--- START ---

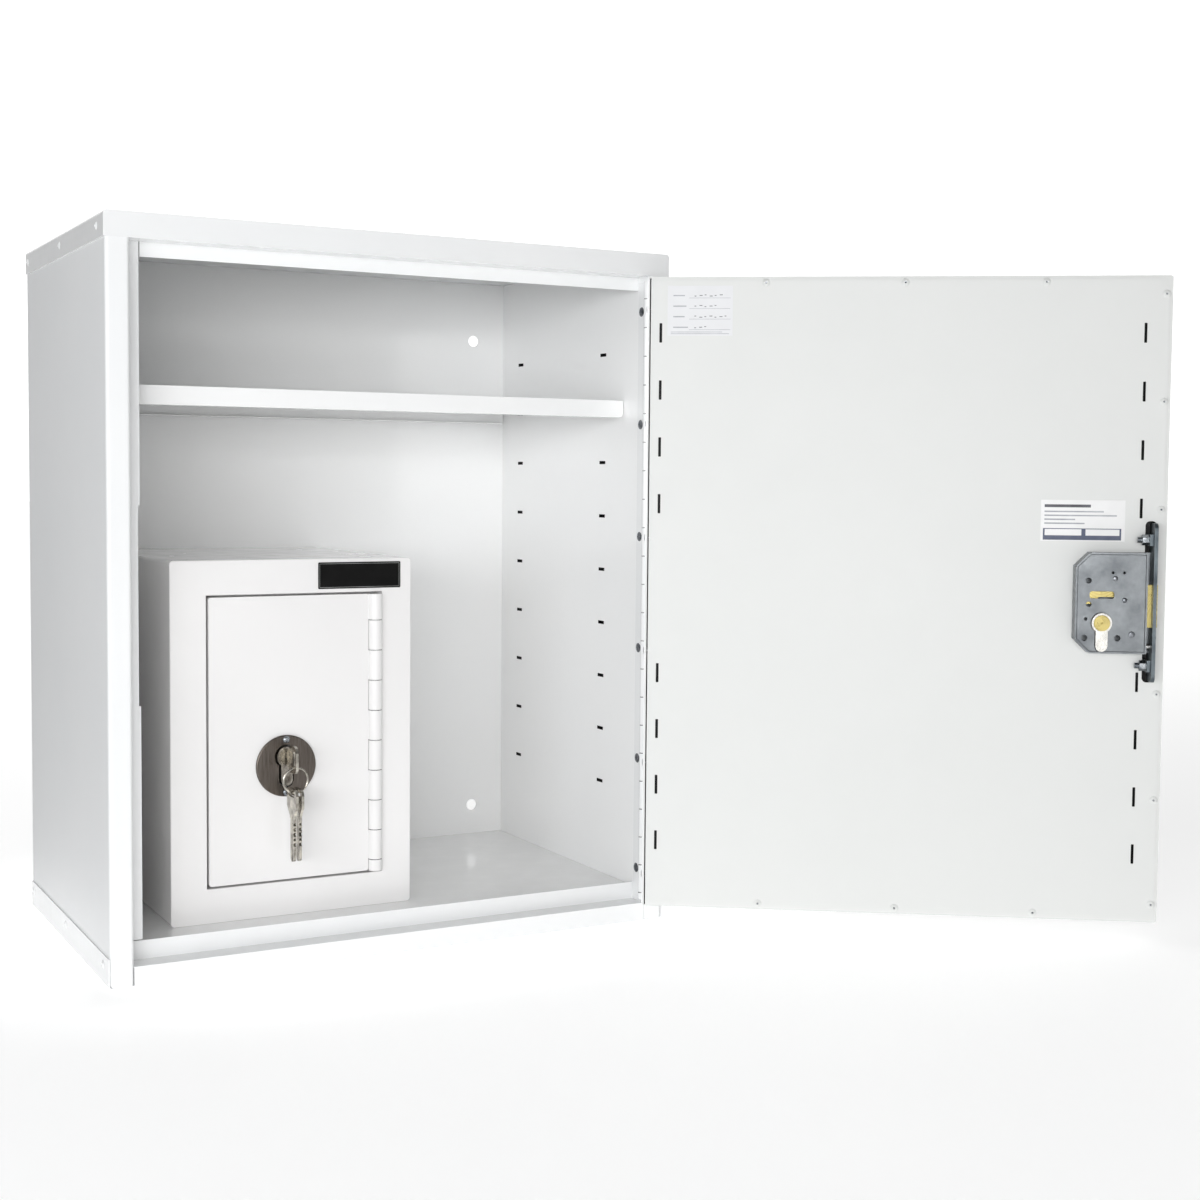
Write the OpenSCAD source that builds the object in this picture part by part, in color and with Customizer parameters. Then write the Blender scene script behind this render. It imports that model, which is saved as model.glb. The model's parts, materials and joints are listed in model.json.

--- END ---
--- START ---

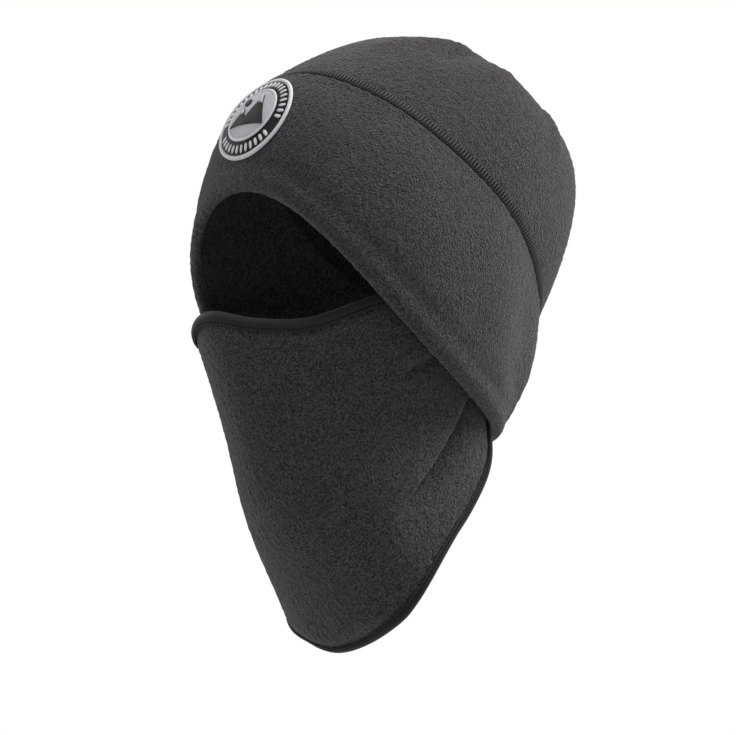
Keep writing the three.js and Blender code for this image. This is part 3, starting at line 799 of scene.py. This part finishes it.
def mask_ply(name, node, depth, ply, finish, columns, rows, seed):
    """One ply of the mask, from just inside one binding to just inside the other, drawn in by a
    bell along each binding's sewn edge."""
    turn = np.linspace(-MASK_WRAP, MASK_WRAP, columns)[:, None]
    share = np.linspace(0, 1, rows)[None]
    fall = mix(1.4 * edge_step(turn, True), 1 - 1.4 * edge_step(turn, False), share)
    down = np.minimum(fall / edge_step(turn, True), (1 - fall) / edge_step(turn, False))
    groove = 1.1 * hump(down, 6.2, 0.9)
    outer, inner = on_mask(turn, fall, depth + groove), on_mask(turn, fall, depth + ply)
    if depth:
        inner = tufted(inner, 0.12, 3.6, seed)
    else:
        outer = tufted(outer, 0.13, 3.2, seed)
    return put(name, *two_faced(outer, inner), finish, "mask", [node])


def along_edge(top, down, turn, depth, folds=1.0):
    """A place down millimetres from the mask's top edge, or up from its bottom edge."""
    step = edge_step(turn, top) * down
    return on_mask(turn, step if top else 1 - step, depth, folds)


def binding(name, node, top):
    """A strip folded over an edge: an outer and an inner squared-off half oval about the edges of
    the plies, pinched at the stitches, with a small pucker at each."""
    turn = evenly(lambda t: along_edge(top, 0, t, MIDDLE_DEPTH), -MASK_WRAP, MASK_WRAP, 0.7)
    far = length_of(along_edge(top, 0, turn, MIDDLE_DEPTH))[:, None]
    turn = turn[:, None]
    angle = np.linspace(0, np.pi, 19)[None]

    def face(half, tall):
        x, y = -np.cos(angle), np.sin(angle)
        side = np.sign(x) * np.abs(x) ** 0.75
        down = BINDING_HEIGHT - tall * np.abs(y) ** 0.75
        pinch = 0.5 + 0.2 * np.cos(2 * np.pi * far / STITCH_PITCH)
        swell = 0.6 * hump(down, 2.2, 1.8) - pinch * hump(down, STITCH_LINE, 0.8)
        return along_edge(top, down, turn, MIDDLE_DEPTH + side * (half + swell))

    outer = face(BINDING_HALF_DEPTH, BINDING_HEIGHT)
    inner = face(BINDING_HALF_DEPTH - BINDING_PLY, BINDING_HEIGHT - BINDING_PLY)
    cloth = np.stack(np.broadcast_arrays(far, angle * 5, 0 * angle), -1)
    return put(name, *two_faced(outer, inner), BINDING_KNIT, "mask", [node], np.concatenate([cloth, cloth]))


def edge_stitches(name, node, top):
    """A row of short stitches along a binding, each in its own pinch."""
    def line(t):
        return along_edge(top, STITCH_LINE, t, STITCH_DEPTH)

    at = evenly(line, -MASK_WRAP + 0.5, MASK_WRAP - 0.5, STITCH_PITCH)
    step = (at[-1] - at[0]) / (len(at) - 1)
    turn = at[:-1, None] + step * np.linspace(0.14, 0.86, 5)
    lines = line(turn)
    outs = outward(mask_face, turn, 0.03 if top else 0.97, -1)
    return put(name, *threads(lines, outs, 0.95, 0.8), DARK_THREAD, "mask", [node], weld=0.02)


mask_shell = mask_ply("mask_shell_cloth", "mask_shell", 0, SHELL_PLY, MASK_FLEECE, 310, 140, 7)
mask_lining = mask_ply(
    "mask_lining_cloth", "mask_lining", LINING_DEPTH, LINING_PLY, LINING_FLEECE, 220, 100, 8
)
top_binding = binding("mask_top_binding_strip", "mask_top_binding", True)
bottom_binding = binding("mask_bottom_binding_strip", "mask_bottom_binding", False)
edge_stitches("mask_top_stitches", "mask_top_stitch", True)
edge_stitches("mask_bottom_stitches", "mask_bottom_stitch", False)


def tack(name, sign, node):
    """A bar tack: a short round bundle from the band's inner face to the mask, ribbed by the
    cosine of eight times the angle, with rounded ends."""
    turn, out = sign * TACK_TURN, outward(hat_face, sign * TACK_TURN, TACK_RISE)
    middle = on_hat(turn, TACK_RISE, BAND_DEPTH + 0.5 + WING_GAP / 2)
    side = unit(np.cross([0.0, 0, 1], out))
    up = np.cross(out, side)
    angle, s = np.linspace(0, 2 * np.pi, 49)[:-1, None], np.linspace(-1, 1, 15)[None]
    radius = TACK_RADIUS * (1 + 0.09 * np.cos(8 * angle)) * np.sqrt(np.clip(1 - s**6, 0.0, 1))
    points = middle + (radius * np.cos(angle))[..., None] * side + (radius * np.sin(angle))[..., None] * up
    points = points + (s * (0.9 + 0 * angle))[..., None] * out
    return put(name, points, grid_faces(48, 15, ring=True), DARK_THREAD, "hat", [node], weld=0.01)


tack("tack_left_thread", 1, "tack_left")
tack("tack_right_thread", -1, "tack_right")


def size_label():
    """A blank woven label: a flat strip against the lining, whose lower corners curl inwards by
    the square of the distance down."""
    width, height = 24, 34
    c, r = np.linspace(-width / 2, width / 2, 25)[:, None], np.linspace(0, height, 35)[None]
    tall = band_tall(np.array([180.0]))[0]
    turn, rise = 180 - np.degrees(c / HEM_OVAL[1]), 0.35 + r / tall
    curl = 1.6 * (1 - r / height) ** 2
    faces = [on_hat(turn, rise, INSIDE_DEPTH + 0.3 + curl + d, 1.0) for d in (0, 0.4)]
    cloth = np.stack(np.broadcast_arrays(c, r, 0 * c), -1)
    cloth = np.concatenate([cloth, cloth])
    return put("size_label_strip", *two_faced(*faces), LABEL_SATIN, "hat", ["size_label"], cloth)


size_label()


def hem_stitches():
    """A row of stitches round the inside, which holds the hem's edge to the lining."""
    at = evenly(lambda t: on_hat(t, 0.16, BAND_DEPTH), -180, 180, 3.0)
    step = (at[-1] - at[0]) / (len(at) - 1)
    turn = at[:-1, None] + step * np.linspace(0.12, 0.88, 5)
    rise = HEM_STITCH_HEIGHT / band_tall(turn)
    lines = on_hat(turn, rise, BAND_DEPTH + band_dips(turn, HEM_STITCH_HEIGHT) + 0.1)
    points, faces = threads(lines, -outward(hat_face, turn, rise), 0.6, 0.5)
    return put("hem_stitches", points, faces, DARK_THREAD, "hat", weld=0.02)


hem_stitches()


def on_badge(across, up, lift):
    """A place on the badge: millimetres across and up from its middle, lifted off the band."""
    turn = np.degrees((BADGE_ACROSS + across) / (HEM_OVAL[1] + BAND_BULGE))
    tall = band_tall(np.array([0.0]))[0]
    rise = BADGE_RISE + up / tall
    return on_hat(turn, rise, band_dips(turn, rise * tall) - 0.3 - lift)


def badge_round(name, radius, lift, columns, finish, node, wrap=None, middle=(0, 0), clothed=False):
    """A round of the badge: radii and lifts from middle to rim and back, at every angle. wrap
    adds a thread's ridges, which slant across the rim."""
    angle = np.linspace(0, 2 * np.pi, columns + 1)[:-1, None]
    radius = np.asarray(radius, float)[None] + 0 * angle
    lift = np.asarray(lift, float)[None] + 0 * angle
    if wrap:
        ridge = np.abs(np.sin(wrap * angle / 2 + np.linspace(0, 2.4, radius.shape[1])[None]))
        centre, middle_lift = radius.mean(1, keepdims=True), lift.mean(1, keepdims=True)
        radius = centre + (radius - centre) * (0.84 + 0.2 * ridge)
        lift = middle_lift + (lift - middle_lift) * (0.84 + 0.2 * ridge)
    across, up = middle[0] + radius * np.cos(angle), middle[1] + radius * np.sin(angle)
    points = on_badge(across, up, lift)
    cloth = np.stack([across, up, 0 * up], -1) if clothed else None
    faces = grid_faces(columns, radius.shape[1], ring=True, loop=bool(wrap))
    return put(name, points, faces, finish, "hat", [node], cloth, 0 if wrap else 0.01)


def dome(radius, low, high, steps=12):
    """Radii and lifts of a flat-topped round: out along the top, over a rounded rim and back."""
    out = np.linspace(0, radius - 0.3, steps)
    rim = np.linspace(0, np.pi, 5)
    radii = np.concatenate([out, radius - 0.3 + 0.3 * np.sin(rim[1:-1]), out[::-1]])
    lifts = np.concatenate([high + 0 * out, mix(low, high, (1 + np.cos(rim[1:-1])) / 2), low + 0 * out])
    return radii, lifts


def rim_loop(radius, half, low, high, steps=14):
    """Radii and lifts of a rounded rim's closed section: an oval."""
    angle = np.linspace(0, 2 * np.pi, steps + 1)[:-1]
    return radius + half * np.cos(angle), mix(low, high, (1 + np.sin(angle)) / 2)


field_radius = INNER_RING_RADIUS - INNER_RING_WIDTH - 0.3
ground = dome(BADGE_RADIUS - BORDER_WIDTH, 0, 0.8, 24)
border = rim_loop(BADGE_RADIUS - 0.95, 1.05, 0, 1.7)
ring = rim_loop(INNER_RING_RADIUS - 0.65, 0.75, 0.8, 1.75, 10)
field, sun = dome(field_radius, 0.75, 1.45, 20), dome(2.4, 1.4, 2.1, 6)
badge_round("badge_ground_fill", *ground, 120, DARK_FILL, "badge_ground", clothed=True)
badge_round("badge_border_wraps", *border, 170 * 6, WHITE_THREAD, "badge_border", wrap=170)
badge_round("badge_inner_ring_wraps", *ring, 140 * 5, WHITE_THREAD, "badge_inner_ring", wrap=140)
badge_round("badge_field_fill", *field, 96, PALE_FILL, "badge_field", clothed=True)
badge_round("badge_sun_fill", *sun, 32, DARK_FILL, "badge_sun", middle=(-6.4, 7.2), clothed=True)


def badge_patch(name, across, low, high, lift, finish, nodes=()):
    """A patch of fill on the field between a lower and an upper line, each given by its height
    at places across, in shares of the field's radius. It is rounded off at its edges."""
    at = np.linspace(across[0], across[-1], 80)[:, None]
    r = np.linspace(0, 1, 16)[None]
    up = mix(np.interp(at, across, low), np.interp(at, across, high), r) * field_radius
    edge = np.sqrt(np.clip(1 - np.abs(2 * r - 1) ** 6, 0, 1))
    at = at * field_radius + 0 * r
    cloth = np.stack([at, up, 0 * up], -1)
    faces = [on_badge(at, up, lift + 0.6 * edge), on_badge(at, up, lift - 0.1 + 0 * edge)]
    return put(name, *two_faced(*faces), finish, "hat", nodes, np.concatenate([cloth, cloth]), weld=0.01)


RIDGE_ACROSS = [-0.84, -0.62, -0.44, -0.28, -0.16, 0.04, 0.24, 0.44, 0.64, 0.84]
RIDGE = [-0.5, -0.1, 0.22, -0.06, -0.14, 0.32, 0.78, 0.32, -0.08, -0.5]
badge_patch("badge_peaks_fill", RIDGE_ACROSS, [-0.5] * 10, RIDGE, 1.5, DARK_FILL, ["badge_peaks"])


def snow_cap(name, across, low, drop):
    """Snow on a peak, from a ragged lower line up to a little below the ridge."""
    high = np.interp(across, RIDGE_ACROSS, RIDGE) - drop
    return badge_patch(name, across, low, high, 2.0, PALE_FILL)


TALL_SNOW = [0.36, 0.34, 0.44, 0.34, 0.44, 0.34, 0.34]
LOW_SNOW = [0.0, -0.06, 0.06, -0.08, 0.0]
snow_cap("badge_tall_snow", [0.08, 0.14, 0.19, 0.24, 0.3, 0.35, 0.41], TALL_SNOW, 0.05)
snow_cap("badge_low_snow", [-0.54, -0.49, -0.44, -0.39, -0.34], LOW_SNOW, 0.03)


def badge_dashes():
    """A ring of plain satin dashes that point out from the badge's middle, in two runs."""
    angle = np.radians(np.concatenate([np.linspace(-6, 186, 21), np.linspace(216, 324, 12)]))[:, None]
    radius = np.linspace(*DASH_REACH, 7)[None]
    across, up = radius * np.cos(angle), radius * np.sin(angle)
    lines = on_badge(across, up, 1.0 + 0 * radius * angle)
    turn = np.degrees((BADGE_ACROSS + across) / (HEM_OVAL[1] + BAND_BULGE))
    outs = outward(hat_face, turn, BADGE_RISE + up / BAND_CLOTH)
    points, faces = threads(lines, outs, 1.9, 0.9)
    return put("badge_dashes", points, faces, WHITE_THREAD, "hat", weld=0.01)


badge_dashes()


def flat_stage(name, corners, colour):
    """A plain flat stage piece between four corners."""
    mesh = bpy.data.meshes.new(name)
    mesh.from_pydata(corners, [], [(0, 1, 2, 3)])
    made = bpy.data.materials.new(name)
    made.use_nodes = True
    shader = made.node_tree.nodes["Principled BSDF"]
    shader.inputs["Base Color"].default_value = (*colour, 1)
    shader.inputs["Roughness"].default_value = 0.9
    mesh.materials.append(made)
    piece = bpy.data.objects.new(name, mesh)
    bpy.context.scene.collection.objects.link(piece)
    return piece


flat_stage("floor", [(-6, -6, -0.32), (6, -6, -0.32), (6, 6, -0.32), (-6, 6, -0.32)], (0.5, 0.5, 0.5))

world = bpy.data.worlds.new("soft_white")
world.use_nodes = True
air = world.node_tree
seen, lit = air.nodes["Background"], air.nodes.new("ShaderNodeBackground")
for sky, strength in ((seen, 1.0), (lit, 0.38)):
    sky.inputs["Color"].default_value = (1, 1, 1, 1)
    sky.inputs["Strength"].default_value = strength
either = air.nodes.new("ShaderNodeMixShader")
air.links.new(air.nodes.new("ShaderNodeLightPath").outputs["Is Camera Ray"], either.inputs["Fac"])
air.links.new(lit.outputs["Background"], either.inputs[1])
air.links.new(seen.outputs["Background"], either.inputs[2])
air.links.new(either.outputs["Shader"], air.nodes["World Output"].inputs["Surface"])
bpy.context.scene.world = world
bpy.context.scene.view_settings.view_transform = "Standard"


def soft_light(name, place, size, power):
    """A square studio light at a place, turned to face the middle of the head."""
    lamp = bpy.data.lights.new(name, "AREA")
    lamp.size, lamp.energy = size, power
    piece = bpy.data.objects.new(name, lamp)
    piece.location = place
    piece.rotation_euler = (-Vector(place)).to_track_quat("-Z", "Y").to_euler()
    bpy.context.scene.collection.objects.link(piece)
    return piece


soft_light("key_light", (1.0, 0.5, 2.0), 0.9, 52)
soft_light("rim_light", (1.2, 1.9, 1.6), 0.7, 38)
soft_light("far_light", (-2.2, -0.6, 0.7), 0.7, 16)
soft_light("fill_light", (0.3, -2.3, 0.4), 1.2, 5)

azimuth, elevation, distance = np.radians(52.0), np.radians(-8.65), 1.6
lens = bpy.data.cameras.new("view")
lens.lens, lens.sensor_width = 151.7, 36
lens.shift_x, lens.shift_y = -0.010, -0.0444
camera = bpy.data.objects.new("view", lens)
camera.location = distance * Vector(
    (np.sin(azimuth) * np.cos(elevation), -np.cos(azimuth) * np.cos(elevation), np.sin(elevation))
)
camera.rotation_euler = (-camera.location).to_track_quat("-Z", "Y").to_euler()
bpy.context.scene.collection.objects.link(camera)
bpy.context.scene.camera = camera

--- END ---

** Your objective **
Which lines hold the word "Blender"? Copy each of them from the records.

** Answer for this exercise **
Write the OpenSCAD source that builds the object in this picture part by part, in color and with Customizer parameters. Then write the Blender scene script behind this render. It imports that model, which is saved as model.glb. The model's parts, materials and joints are listed in model.json.
Keep writing the three.js and Blender code for this image. This is part 3, starting at line 799 of scene.py. This part finishes it.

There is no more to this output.